Understanding your risk tolerance
Crucial to building a sustainable and long-term investment portfolio is understanding how adverse you are to risk. Your capacity to take on risk can determine what type of investments are better suited to serve your needs. An individual with a higher tolerance to risk may choose to invest in assets that provide less short-term yield however greater opportunity for growth in the medium to long term. This may help grow the value of your portfolio over time. Alternatively, individuals with a lower risk tolerance may feel more comfortable investing in assets that provide steady yield but do not offer as much growth potential. Your ability to take on risk will vary depending on your financial capacity as well as your personal situation therefore it should be regularly reviewed.
By diversifying your investment portfolio, you can benefit from spreading your investment risk across different sectors, industries, and even geographic regions.

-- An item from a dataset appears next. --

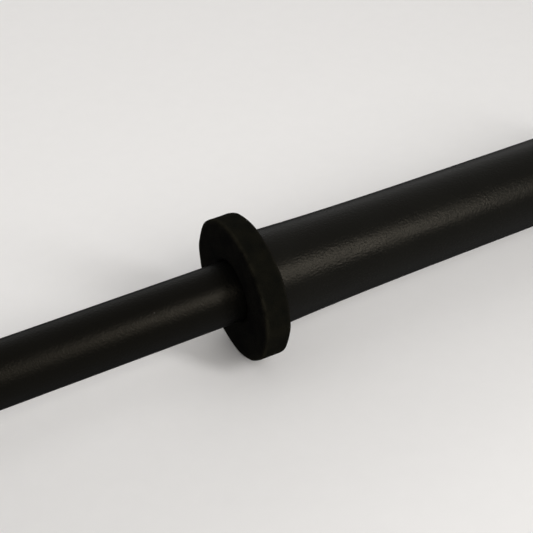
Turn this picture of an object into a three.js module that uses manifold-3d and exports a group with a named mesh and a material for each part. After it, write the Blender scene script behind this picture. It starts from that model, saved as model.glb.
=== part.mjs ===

Therefore, if an industry is underperforming within your portfolio, it may be offset but another non-correlated industry that is overperforming. The idea of diversification is that your portfolio is less exposed to sudden shocks and spikes due to changes in the market or economy. This may help your portfolio provide consistent yield and growth. Investing in Exchange Traded Funds (ETFs) or Managed funds are a great way to gain diversification within your portfolio. Additionally, investing in multiple investment vehicles such as stocks, bonds, commodities, and real-estate will help minimise your risk and build a sustainable portfolio.
Setting investment goals
Setting investment goals are a great way to remember why you are investing but also to choose investments that will help achieve these goals. Your goals may vary from trying to boost your retirement savings to simply utilising an investment portfolio to cover your day to day living expense. Different goals require different investment portfolios. When trying to boost your retirement savings, you may opt for investments that provide more growth opportunity to be later captured while day to day living expenses may require a portfolio that generates higher yield.
Seek help from your Financial Adviser
A financial adviser is your greatest point of call when building an investment portfolio. A qualified financial adviser can help you throughout your investment journey, providing guidance on unfamiliar topics and leading you down the right paths that align with your goals and risk tolerance. Financial advisers can provide you with up to date financial information and investment opportunities that can take the stress out of building an investment portfolio yourself.
Rebalance your portfolio when needed
It is important to understand that once you have created an investment portfolio, it needs to be continuously reviewed and rebalanced for it to stay effective in reaching your goals. This could simply be in the form of reducing an asset that has been constantly underperforming or allocating more to an asset that is constantly overperforming. Alternatively, your adversity to risk or personal circumstances can change which will may also result in a rebalance of your portfolio. For example, you may go from being single to having a family. This could result in a heightened adversity to risk due to the added responsibility to looking after your family’s needs. As such, your portfolio would need to be rebalanced to reflect this. Rebalancing your portfolio can be a difficult process and it is recommended you consult with a financial adviser.
Sector performance over 20 years
The 2020 Vanguard Index Chart for market returns depicts how effective investment vehicles have been over the past 20 years. According to the index, if you were to invest $10,000 in Australian shares in 1989 (assuming all income was reinvested and no acquisition cost or taxes) your initial investment would be worth $130,457 in 2020. That is an average return of 8.3% p.a. The Australian share market was not the only sector that saw significant levels of growth with the domestic bond market and listed properties market both seeing average returns over 8% p.a. during the same period. These figures suggest that building an investment portfolio may provide returns that can put you in a better financial position.